3D code data:
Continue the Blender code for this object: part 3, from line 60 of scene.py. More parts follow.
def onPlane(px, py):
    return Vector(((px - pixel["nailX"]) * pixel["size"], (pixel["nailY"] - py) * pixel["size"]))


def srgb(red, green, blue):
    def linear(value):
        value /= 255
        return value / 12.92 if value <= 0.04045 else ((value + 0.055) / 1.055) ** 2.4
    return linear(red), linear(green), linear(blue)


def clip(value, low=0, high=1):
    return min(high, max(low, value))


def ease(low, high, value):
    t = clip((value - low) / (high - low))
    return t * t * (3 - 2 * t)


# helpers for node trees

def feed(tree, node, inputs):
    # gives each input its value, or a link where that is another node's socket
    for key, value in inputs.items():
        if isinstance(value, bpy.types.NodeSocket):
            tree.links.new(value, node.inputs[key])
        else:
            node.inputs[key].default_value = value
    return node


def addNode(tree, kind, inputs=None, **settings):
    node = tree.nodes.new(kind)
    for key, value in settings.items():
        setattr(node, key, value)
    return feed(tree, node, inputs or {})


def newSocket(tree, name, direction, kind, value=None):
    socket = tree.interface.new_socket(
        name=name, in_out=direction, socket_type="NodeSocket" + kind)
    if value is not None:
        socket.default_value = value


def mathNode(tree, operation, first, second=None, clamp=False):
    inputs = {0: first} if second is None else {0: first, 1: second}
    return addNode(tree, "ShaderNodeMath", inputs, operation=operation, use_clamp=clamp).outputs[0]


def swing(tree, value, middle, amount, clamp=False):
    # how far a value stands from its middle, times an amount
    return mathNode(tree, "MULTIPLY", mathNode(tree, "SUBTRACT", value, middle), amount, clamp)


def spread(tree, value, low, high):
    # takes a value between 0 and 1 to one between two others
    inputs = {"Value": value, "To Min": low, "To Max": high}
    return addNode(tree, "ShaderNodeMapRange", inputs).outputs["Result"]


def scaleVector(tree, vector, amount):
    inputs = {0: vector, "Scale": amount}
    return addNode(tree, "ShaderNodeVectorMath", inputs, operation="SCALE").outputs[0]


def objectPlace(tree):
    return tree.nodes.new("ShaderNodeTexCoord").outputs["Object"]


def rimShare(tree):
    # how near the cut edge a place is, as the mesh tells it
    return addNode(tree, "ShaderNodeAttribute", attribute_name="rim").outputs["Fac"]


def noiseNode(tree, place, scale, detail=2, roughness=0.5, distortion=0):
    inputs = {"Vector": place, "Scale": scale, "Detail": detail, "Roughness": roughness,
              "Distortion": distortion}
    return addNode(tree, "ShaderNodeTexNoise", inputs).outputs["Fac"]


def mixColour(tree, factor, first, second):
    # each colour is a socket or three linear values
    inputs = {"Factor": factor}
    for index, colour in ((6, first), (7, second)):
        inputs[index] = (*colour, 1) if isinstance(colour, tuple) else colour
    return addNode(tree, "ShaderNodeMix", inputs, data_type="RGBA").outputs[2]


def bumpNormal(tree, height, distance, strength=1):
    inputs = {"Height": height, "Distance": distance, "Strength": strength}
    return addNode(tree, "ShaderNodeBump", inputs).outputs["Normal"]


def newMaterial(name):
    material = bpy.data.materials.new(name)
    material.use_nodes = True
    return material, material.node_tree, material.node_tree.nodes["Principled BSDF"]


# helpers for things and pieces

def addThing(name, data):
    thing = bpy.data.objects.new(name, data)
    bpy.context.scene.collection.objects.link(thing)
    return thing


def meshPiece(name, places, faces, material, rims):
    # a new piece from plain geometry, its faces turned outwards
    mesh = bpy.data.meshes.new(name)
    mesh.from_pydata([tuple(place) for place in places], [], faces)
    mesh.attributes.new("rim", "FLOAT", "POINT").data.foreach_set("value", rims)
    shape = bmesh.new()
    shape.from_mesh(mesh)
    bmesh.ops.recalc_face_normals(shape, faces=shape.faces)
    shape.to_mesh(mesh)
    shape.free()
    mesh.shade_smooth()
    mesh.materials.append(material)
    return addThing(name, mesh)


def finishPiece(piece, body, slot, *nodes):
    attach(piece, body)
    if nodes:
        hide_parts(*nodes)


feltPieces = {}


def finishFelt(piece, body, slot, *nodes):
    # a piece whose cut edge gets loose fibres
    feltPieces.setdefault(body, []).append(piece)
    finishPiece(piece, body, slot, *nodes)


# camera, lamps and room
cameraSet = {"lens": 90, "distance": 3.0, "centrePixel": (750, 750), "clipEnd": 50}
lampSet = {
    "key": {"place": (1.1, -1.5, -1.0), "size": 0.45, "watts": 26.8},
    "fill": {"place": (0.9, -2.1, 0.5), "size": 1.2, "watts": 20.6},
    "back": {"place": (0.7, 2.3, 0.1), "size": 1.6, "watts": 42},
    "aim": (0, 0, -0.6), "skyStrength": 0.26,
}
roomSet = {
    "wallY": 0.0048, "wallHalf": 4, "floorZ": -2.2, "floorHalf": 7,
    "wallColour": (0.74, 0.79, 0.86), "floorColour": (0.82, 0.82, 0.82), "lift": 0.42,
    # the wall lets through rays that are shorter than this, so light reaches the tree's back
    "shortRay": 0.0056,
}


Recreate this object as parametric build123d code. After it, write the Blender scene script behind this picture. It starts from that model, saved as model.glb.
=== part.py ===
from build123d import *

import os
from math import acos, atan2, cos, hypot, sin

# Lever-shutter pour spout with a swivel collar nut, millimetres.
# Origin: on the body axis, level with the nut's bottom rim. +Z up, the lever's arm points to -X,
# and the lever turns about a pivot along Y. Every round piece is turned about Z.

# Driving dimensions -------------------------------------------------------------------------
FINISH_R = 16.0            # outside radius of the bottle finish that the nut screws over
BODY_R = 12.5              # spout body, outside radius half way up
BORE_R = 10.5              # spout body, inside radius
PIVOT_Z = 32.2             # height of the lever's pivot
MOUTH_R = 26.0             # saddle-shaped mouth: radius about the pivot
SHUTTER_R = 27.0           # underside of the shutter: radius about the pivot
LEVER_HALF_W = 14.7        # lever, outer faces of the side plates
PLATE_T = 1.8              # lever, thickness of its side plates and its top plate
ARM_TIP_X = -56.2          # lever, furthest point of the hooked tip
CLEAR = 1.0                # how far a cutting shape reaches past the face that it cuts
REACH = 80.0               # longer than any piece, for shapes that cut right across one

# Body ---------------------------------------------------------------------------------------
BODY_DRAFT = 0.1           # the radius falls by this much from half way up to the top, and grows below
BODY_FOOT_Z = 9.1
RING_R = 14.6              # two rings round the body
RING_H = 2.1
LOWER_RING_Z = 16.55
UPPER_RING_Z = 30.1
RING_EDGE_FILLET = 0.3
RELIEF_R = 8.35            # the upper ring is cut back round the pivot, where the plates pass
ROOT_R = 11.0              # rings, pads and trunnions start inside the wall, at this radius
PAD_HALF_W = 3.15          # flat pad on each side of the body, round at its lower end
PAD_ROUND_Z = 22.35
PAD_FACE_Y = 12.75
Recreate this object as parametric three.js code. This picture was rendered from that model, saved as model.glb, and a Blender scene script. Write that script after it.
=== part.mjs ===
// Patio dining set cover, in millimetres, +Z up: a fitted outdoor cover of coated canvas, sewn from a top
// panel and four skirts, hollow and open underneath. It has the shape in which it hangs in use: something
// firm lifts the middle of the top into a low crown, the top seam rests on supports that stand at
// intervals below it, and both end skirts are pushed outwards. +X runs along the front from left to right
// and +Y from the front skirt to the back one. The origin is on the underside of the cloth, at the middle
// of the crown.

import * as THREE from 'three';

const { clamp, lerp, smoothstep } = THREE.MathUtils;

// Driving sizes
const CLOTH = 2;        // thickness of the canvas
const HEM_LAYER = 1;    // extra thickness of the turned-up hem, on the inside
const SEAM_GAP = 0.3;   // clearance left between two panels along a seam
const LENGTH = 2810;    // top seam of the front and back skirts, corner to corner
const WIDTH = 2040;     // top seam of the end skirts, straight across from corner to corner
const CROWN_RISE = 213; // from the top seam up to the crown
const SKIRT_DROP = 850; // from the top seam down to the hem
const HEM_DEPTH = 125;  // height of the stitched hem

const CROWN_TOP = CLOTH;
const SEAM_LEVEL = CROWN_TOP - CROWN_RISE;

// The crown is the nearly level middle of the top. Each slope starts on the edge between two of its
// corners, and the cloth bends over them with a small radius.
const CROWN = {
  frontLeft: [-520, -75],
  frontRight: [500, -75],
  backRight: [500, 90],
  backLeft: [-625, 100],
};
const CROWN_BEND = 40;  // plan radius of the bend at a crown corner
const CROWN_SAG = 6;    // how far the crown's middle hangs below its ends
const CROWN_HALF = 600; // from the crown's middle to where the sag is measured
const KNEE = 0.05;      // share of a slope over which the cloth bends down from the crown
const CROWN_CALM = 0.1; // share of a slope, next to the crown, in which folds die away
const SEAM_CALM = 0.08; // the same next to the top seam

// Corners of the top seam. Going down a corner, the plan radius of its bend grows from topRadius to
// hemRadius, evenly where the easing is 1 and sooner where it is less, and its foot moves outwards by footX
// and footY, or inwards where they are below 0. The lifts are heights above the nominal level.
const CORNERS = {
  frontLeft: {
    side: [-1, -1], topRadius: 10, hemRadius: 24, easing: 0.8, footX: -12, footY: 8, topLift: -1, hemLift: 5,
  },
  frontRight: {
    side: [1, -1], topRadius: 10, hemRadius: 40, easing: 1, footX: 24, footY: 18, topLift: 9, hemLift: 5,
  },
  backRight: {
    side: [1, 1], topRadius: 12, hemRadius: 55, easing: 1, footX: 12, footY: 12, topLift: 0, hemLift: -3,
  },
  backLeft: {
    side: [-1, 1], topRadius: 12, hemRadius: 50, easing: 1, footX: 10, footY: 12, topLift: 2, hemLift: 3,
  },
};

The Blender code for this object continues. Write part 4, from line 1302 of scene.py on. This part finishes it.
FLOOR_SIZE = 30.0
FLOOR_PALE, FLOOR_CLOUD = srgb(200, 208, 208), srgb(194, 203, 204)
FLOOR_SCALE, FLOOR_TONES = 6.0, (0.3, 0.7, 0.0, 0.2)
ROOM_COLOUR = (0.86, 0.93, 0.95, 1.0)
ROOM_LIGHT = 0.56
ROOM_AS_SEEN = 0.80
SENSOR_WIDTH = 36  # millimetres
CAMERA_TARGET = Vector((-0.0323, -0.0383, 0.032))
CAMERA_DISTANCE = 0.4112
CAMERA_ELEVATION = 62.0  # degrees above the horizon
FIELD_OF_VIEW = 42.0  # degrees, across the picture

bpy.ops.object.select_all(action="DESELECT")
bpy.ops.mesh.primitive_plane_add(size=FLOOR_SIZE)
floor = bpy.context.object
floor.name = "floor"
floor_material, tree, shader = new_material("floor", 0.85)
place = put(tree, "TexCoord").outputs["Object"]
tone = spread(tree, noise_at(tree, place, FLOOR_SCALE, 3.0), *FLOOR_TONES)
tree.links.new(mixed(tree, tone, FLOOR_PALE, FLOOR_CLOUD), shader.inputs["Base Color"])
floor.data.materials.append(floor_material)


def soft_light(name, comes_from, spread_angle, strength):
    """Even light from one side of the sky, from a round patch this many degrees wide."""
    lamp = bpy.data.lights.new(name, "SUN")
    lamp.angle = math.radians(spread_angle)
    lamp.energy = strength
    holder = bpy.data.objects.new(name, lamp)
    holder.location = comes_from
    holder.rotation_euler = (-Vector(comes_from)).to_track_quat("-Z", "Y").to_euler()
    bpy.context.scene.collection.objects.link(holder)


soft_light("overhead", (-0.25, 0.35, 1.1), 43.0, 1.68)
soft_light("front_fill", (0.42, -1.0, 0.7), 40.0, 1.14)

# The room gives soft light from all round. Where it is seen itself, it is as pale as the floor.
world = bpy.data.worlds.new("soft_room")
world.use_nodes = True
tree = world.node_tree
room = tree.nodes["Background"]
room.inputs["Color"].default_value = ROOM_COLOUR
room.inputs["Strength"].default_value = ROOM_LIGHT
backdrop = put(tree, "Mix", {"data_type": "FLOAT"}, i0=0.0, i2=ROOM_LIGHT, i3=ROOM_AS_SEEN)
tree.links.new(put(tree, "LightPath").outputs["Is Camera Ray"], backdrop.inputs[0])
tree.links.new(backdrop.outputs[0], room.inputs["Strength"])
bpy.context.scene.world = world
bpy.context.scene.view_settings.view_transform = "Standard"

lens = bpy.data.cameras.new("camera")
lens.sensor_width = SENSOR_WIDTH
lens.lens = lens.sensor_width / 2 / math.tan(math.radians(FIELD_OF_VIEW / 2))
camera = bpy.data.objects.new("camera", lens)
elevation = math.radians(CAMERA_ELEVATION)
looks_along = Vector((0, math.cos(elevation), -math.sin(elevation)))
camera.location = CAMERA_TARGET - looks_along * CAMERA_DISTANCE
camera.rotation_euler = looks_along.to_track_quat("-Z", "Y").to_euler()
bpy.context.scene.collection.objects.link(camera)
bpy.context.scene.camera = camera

- PROBLEM TO WORK ON: Exactly the lines from the one holding "Recreate this object as parametric three.js" through the one holding "const HEM_DEPTH = 125;" should be printed, ends included.

- REPLY:
Recreate this object as parametric three.js code. This picture was rendered from that model, saved as model.glb, and a Blender scene script. Write that script after it.
=== part.mjs ===
// Patio dining set cover, in millimetres, +Z up: a fitted outdoor cover of coated canvas, sewn from a top
// panel and four skirts, hollow and open underneath. It has the shape in which it hangs in use: something
// firm lifts the middle of the top into a low crown, the top seam rests on supports that stand at
// intervals below it, and both end skirts are pushed outwards. +X runs along the front from left to right
// and +Y from the front skirt to the back one. The origin is on the underside of the cloth, at the middle
// of the crown.

import * as THREE from 'three';

const { clamp, lerp, smoothstep } = THREE.MathUtils;

// Driving sizes
const CLOTH = 2;        // thickness of the canvas
const HEM_LAYER = 1;    // extra thickness of the turned-up hem, on the inside
const SEAM_GAP = 0.3;   // clearance left between two panels along a seam
const LENGTH = 2810;    // top seam of the front and back skirts, corner to corner
const WIDTH = 2040;     // top seam of the end skirts, straight across from corner to corner
const CROWN_RISE = 213; // from the top seam up to the crown
const SKIRT_DROP = 850; // from the top seam down to the hem
const HEM_DEPTH = 125;  // height of the stitched hem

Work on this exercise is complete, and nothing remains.